WRITTEN REQUEST → Give back the lines exactly, from the first one to the line with "return profile", both ends included.
##### MATERIAL #####
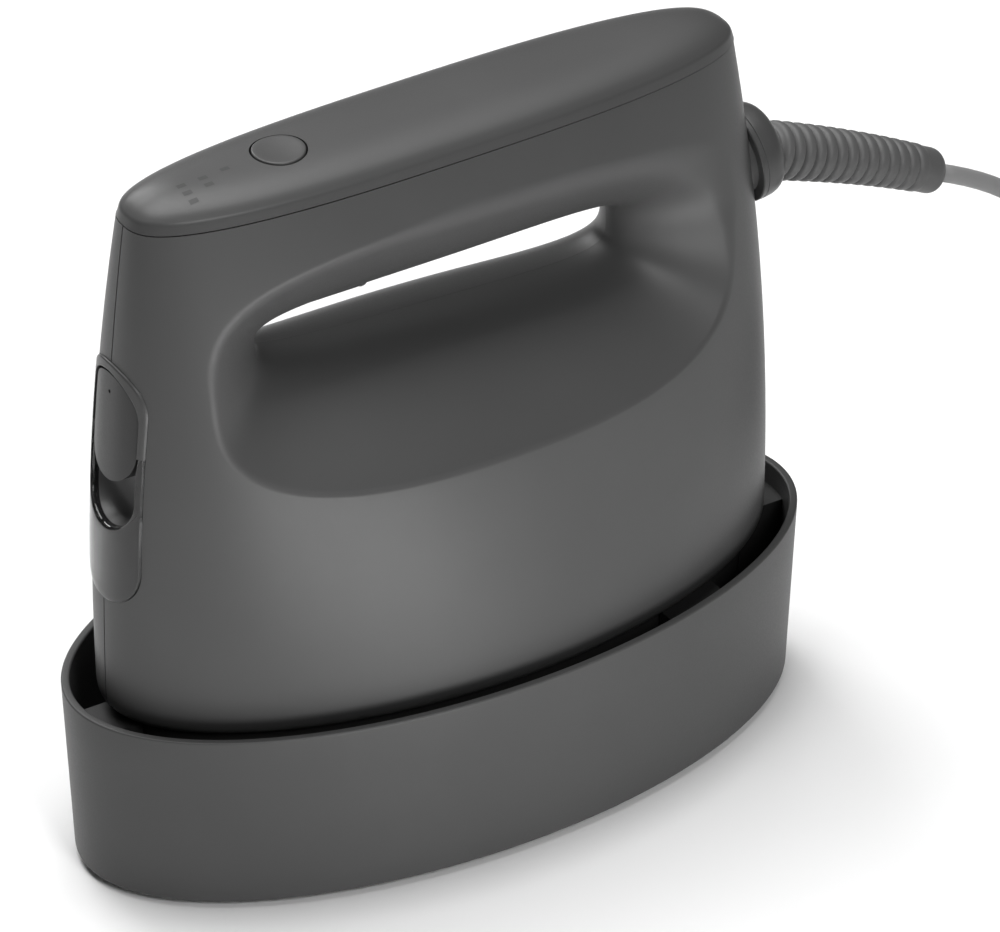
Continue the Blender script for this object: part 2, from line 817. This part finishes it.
def make_collar():
    """The domed collar in the tail, turned about its tilted axis, with a fine groove round its rim."""
    out = Vector((math.cos(COLLAR_TILT), 0, math.sin(COLLAR_TILT)))
    up = Vector((-out.z, 0, out.x))
    seat = Vector((tail_x(COLLAR_CENTRE_Z), 0, COLLAR_CENTRE_Z))
    profile = [(-5.0, 8.0), (-0.6, 8.0), (-0.6, 10.0), (-0.4, 10.2), (0.5, 10.2), (0.62, 10.08),
               (0.74, 10.2), (1.5, 10.2), (1.9, 10.15)]
    for k in range(1, 11):
        turn = math.pi / 2 * k / 10
        profile.append((1.9 + 4.3 * math.sin(turn), 6.4 + 3.75 * math.cos(turn) ** 0.9))
    profile += [(6.2, 5.2), (5.6, 4.9)]
    loops = []
    for along, radius in profile:
        loops.append(circle(seat + out * along, up, radius, 72))
    collar = loops_object("domed_collar", loops)
    smooth_by_angle(collar, 40.0)
    finish_piece(collar, "iron", materials["trim"], ["cord_collar"])


def relief_profile(length):
    """Profile (distance along, radius) of the relief: grooves that fade out towards a smooth round tip."""
    profile = [(-5.0, 4.8), (0.4, 4.8)]
    pitch = (length - 6.0) / RELIEF_RIBS
    for k in range(RELIEF_RIBS):
        start = 0.6 + pitch * k
        share = start / length
        high = RELIEF_RADIUS + (RELIEF_TIP_RADIUS - RELIEF_RADIUS) * share
        groove = 1.3 - 0.95 * share
        for j in range(10):
            t = j / 10
            swell = 1 - abs(2 * t - 1) ** 3.2
            profile.append((start + pitch * t, high - groove * (1 - swell)))
    tip = 2.4
    profile += [(length - 5.0, RELIEF_TIP_RADIUS), (length - tip, RELIEF_TIP_RADIUS)]
    for k in range(1, 8):
        turn = math.pi / 2 * k / 7
        along = length - tip + tip * math.sin(turn)
        profile.append((along, RELIEF_TIP_RADIUS - tip + tip * math.cos(turn)))
    profile.append((length, 1.0))
    return profile


def make_relief():
    """The ribbed strain relief, arched a little."""
    whole = RELIEF_TIP - RELIEF_START
    length = whole.length
    along = whole.normalized()
    up = Vector((-along.z, 0, along.x))
    loops = []
    for distance, radius in relief_profile(length):
        share = max(0.0, distance / length)
        centre = RELIEF_START + along * distance + up * (RELIEF_ARCH * 4 * share * (1 - share))
        loops.append(circle(centre, up, radius, 48))
    relief = loops_object("ribbed_relief", loops)
    smooth_by_angle(relief, 60.0)
    finish_piece(relief, "iron", materials["relief"], ["strain_relief"])
    return relief


# ---- materials -----------------------------------------------------------------------------------

NOISE_LOW = 0.3                # the share of a noise's range that is spread over a material's values
NOISE_HIGH = 0.7

materials = {}


class Nodes:
    """A small wrapper that adds and links shader nodes of one material."""

    def __init__(self, name):
        self.material = bpy.data.materials.new(name)
        self.material.use_nodes = True
        self.tree = self.material.node_tree
        self.shader = self.tree.nodes["Principled BSDF"]
        self.place = self.add("ShaderNodeTexCoord").outputs["Object"]
        materials[name] = self.material

    def add(self, kind):
        return self.tree.nodes.new(kind)

    def link(self, output, target):
        self.tree.links.new(output, target)

    def noise(self, scale, detail, roughness=0.55):
        node = self.add("ShaderNodeTexNoise")
        node.inputs["Scale"].default_value = scale
        node.inputs["Detail"].default_value = detail
        node.inputs["Roughness"].default_value = roughness
        self.link(self.place, node.inputs["Vector"])
        return node.outputs["Fac"]

    def span(self, value, low, high):
        node = self.add("ShaderNodeMapRange")
        node.inputs["From Min"].default_value = NOISE_LOW
        node.inputs["From Max"].default_value = NOISE_HIGH
        node.inputs["To Min"].default_value = low
        node.inputs["To Max"].default_value = high
        self.link(value, node.inputs["Value"])
        return node.outputs["Result"]

    def colours(self, value, first, second):
        ramp = self.add("ShaderNodeValToRGB")
        ramp.color_ramp.elements[0].position = NOISE_LOW
        ramp.color_ramp.elements[0].color = (*first, 1)
        ramp.color_ramp.elements[1].position = NOISE_HIGH
        ramp.color_ramp.elements[1].color = (*second, 1)
        self.link(value, ramp.inputs["Fac"])
        return ramp.outputs["Color"]

    def bump(self, height, strength, distance):
        node = self.add("ShaderNodeBump")
        node.inputs["Strength"].default_value = strength
        node.inputs["Distance"].default_value = distance
        self.link(height, node.inputs["Height"])
        return node.outputs["Normal"]

    def set(self, **values):
        for key, value in values.items():
            self.shader.inputs[key.replace("_", " ")].default_value = value

    def wire(self, **outputs):
        for key, output in outputs.items():
            self.link(output, self.shader.inputs[key.replace("_", " ")])


def grey(value):
    return (value, value, value)


def moulded_plastic(name, shade, roughness, grain=2600.0, depth=0.00002, contrast=0.05):
    """Spark-eroded satin moulding: fine even grain, faint flow marks in the colour and the gloss."""
    n = Nodes(name)
    cloud = n.noise(28.0, 2.0)
    n.wire(Base_Color=n.colours(cloud, grey(shade * (1 - contrast)), grey(shade * (1 + contrast))))
    fine = n.noise(grain, 2.0, 0.6)
    n.wire(Roughness=n.span(fine, roughness - 0.04, roughness + 0.04))
    n.wire(Normal=n.bump(fine, 0.35, depth))
    n.set(Specular_IOR_Level=0.35)
    return n


def make_materials():
    """One procedural material for each finish on the object."""
    moulded_plastic("shell", 0.06, 0.43)
    moulded_plastic("cap", 0.06, 0.40)
    moulded_plastic("stand", 0.050, 0.47)
    moulded_plastic("trim", 0.055, 0.38)
    moulded_plastic("lid", 0.027, 0.42)
    moulded_plastic("black", 0.018, 0.5)
    moulded_plastic("rubber_grey", 0.06, 0.62)
    moulded_plastic("heat_pad", 0.03, 0.65)
    moulded_plastic("relief", 0.085, 0.5)
    moulded_plastic("cord", 0.20, 0.5)
    moulded_plastic("plug", 0.1, 0.48)
    moulded_plastic("tank", 0.05, 0.2)
    moulded_plastic("dish", 0.10, 0.35, grain=300.0, depth=0.000004)
    moulded_plastic("lamp", 0.7, 0.35)
    moulded_plastic("board", 0.08, 0.4)
    moulded_plastic("hose", 0.55, 0.35)
    moulded_plastic("print", 0.036, 0.5)
    for name, shade, roughness in (("steel", 0.55, 0.32), ("aluminium", 0.6, 0.42), ("sole", 0.25, 0.35),
                                   ("brass", 0.5, 0.3), ("blade", 0.7, 0.18)):
        moulded_plastic(name, shade, roughness, depth=0.00001).set(Metallic=1.0)
    window = moulded_plastic("window", 0.09, 0.08, grain=300.0, depth=0.000004)
    window.set(Transmission_Weight=0.85, IOR=1.49)


NODE_MATERIALS = {
    "stand_tray": "stand", "stand_feet": "rubber_grey", "stand_locators": "black", "stand_heat_pads": "heat_pad",
    "sole_plate": "sole", "heat_skirt": "black", "skirt_screws": "steel", "steam_generator": "aluminium",
    "heater_element": "steel", "generator_cover": "aluminium", "cover_screws": "steel", "thermostat": "brass",
    "thermal_fuse": "brass", "left_shell": "shell", "right_shell": "shell", "top_cap": "cap",
    "power_button": "cap", "control_board": "board", "board_screws": "steel", "power_switch": "black",
    "level_lamps": "lamp", "light_guide": "lamp", "steam_trigger": "trim", "trigger_switch": "black",
    "trigger_spring": "steel", "switch_bracket": "steel", "window_frame": "trim", "tank_window": "window",
    "filler_lid": "lid", "lid_hinge_pin": "steel", "lid_gasket": "rubber_grey", "water_tank": "tank",
    "pump": "steel", "pump_yoke": "steel", "pump_cradle": "rubber_grey", "suction_hose": "hose",
    "delivery_hose": "hose", "cord_collar": "trim", "strain_relief": "relief", "cord_clamp": "black",
    "inner_lead": "cord", "cord_tie": "rubber_grey", "cord_coil": "cord", "power_cord": "cord",
    "cord_tail": "cord", "plug_body": "plug", "plug_blades": "blade",
}


def dress_cad_nodes():
    """Every CAD node gets its material."""
    for name, thing in nodes.items():
        thing.data.materials.clear()
        thing.data.materials.append(materials[NODE_MATERIALS[name]])


# ---- cord ----------------------------------------------------------------------------------------

CORD_DIAMETER = 3.8
CORD_ROUTE = [
    (120.8, 0.0, 100.6),
    (131.5, 0.0, 95.87),
    (143.2, -2.5, 87.5),
    (151.5, -8.0, 75.0),
    (157.0, -15.0, 60.0),
    (160.0, -21.5, 45.0),
    (161.5, -25.0, 31.0),
    (163.0, -24.0, 18.5),
    (164.6, -17.6, 7.6),
    (166.0, -6.5, 2.2),
    (166.1, 2.5, 1.9),
    (166.1, 10.0, 1.9),
]
COIL_CENTRE = (194.0, 10.0)
COIL_RADII = (27.9, 24.1, 20.3, 16.5)
COIL_LAYERS = 4
TURN_POINTS = 16
TAIL_ROUTE = [
    (221.9, 10.0, 13.3),
    (221.9, 1.0, 13.1),
    (222.0, -8.0, 11.8),
    (221.7, -17.0, 9.6),
    (217.9, -26.2, 7.6),
    (210.8, -33.3, 6.6),
    (201.8, -37.1, 6.5),
    (193.5, -37.1, 6.5),
]


def coil_points():
    """Turns wound flat in layers, inwards and outwards by turns, each layer a diameter above the last."""
    turns_per_layer = len(COIL_RADII)
    total = COIL_LAYERS * turns_per_layer - 0.5
    pitch = COIL_RADII[0] - COIL_RADII[1]
    count = round(total * TURN_POINTS)
    points = []
    for k in range(1, count):
        turn = k / TURN_POINTS
        layer = min(COIL_LAYERS - 1, int(turn / turns_per_layer))
        inside = turn - layer * turns_per_layer
        step = min(inside, turns_per_layer - 1.0)
        radius = COIL_RADII[0] - pitch * step
        if layer % 2 == 1:
            radius = COIL_RADII[-1] + pitch * step
        lift = max(0.0, inside - (turns_per_layer - 1.0)) if layer < COIL_LAYERS - 1 else 0.0
        height = CORD_DIAMETER * (0.5 + layer + lift)
        angle = math.pi - FULL_TURN * turn
        x = COIL_CENTRE[0] + radius * math.cos(angle)
        points.append((x, COIL_CENTRE[1] + radius * math.sin(angle), height))
    return points


def nurbs_line(points):
    """Points along a smooth NURBS line that has the given control points."""
    data = bpy.data.curves.new("line", "CURVE")
    data.dimensions = "3D"
    spline = data.splines.new("NURBS")
    spline.points.add(len(points) - 1)
    for point, place in zip(spline.points, points):
        point.co = (*(Vector(place) * MM), 1.0)
    spline.order_u = 3
    spline.use_endpoint_u = True
    spline.resolution_u = 5
    line = bpy.data.objects.new("line", data)
    bpy.context.scene.collection.objects.link(line)
    bpy.context.view_layer.update()
    graph = bpy.context.evaluated_depsgraph_get()
    mesh = bpy.data.meshes.new_from_object(line.evaluated_get(graph))
    places = [v.co.copy() for v in mesh.vertices]
    bpy.data.objects.remove(line)
    return places


def tube_loops(places, radius, sides=14):
    """Rings round a line of points, carried along it without twist."""
    loops = []
    across = None
    for k, place in enumerate(places):
        ahead = places[min(k + 1, len(places) - 1)]
        behind = places[max(k - 1, 0)]
        along = (ahead - behind).normalized()
        if across is None:
            across = along.orthogonal().normalized()
        across = (across - along * across.dot(along)).normalized()
        other = along.cross(across)
        turns = [FULL_TURN * j / sides for j in range(sides)]
        loops.append([place + (across * math.cos(t) + other * math.sin(t)) * radius for t in turns])
    return loops


def line_length(places):
    """Length of a line of points."""
    return sum((b - a).length for a, b in zip(places, places[1:]))


def make_cord(relief):
    """The free cord from the strain relief, through its tied coil, to the plug."""
    places = nurbs_line(CORD_ROUTE + coil_points() + TAIL_ROUTE)
    loops = [[p / MM for p in loop] for loop in tube_loops(places, CORD_DIAMETER / 2 * MM)]
    cord = loops_object("mains_cord", loops)
    cord.data.materials.append(materials["cord"])
    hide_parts("power_cord", "cord_coil", "cord_tail")
    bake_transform(cord)
    print("cord length", round(line_length(places), 4))


# ---- trigger spring ------------------------------------------------------------------------------

SPRING_X = -30.5
SPRING_LOW = 127.3
SPRING_HIGH = 134.3
SPRING_RADIUS = 2.2
SPRING_WIRE = 0.3
SPRING_TURNS = 6


def make_spring():
    """The trigger's return spring, which shortens towards its upper end as the trigger goes in."""
    places = []
    steps = 20 * SPRING_TURNS
    for k in range(steps + 1):
        turn = FULL_TURN * SPRING_TURNS * k / steps
        rise = SPRING_WIRE + (SPRING_HIGH - SPRING_LOW - 2 * SPRING_WIRE) * k / steps
        x = SPRING_X + SPRING_RADIUS * math.cos(turn)
        places.append(Vector((x, SPRING_RADIUS * math.sin(turn), SPRING_LOW + rise)))
    spring = loops_object("return_spring", tube_loops(places, SPRING_WIRE, 10))
    finish_piece(spring, "iron", materials["steel"], ["trigger_spring"])
    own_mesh(spring)


# ---- studio --------------------------------------------------------------------------------------

FLOOR_HALF = 4000.0


def area_light(name, place, target, size, power):
    """A soft rectangular light."""
    data = bpy.data.lights.new(name, "AREA")
    data.shape = "RECTANGLE"
    data.size = size[0]
    data.size_y = size[1]
    data.energy = power
    lamp = bpy.data.objects.new(name, data)
    lamp.location = place
    lamp.rotation_mode = "QUATERNION"
    lamp.rotation_quaternion = (Vector(target) - Vector(place)).to_track_quat("-Z", "Y")
    lamp.visible_camera = False
    bpy.context.scene.collection.objects.link(lamp)


def make_studio():
    """A pale floor, an even pale surround and four soft lights."""
    corners = [(sx * FLOOR_HALF, sy * FLOOR_HALF, 0) for sx, sy in ((-1, -1), (1, -1), (1, 1), (-1, 1))]
    floor = mesh_object("floor", corners, [(0, 1, 2, 3)])
    moulded_plastic("paper", 0.88, 0.9, grain=900.0, contrast=0.005)
    floor.data.materials.append(materials["paper"])
    floor.location.z = -0.0002
    world = bpy.data.worlds.new("surround")
    world.use_nodes = True
    world.node_tree.nodes["Background"].inputs["Color"].default_value = (1, 1, 1, 1)
    world.node_tree.nodes["Background"].inputs["Strength"].default_value = 0.05
    bpy.context.scene.world = world
    bpy.context.scene.view_settings.view_transform = "Standard"
    area_light("floor_glow", (-0.02, -0.20, 0.004), (-0.04, -0.03, 0.075), (0.14, 0.08), 0.36)
    area_light("above", (0.0, 0.25, 1.4), (0, 0, 0.0), (1.0, 1.0), 21.0)
    area_light("behind", (0.0, 1.1, 0.85), (0, 0, 0.1), (0.6, 0.6), 7.0)
    area_light("front_key", (-0.1, -1.1, 1.0), (0, 0, 0.08), (0.4, 0.4), 7.0)


# ---- assembly ------------------------------------------------------------------------------------

make_camera()
make_materials()
dress_cad_nodes()
make_cord(make_relief())
make_shell("near_half_shell", -1, "left_shell")
make_shell("far_half_shell", 1, "right_shell")
make_cap()
make_button()
make_level_marks()
make_tray()
make_insert()
make_recess()
make_collar()
make_spring()
make_studio()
#####
RESPONSE →
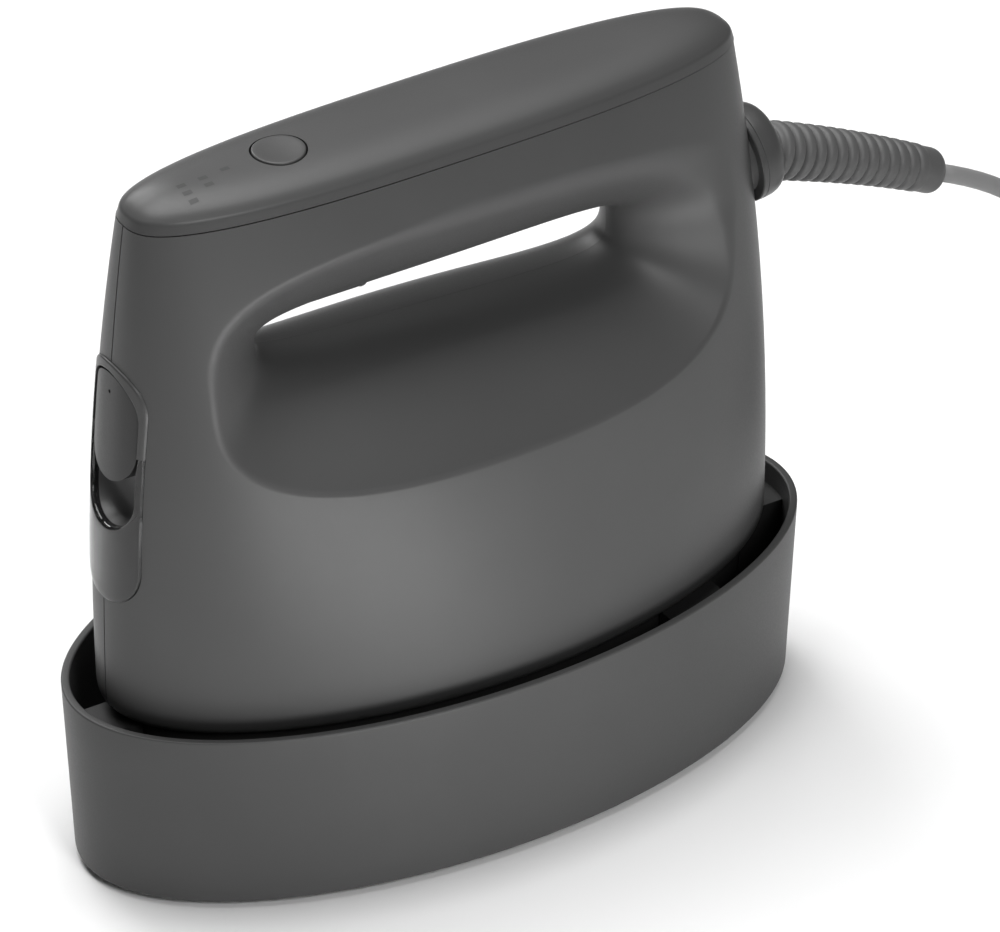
Continue the Blender script for this object: part 2, from line 817. This part finishes it.
def make_collar():
    """The domed collar in the tail, turned about its tilted axis, with a fine groove round its rim."""
    out = Vector((math.cos(COLLAR_TILT), 0, math.sin(COLLAR_TILT)))
    up = Vector((-out.z, 0, out.x))
    seat = Vector((tail_x(COLLAR_CENTRE_Z), 0, COLLAR_CENTRE_Z))
    profile = [(-5.0, 8.0), (-0.6, 8.0), (-0.6, 10.0), (-0.4, 10.2), (0.5, 10.2), (0.62, 10.08),
               (0.74, 10.2), (1.5, 10.2), (1.9, 10.15)]
    for k in range(1, 11):
        turn = math.pi / 2 * k / 10
        profile.append((1.9 + 4.3 * math.sin(turn), 6.4 + 3.75 * math.cos(turn) ** 0.9))
    profile += [(6.2, 5.2), (5.6, 4.9)]
    loops = []
    for along, radius in profile:
        loops.append(circle(seat + out * along, up, radius, 72))
    collar = loops_object("domed_collar", loops)
    smooth_by_angle(collar, 40.0)
    finish_piece(collar, "iron", materials["trim"], ["cord_collar"])


def relief_profile(length):
    """Profile (distance along, radius) of the relief: grooves that fade out towards a smooth round tip."""
    profile = [(-5.0, 4.8), (0.4, 4.8)]
    pitch = (length - 6.0) / RELIEF_RIBS
    for k in range(RELIEF_RIBS):
        start = 0.6 + pitch * k
        share = start / length
        high = RELIEF_RADIUS + (RELIEF_TIP_RADIUS - RELIEF_RADIUS) * share
        groove = 1.3 - 0.95 * share
        for j in range(10):
            t = j / 10
            swell = 1 - abs(2 * t - 1) ** 3.2
            profile.append((start + pitch * t, high - groove * (1 - swell)))
    tip = 2.4
    profile += [(length - 5.0, RELIEF_TIP_RADIUS), (length - tip, RELIEF_TIP_RADIUS)]
    for k in range(1, 8):
        turn = math.pi / 2 * k / 7
        along = length - tip + tip * math.sin(turn)
        profile.append((along, RELIEF_TIP_RADIUS - tip + tip * math.cos(turn)))
    profile.append((length, 1.0))
    return profile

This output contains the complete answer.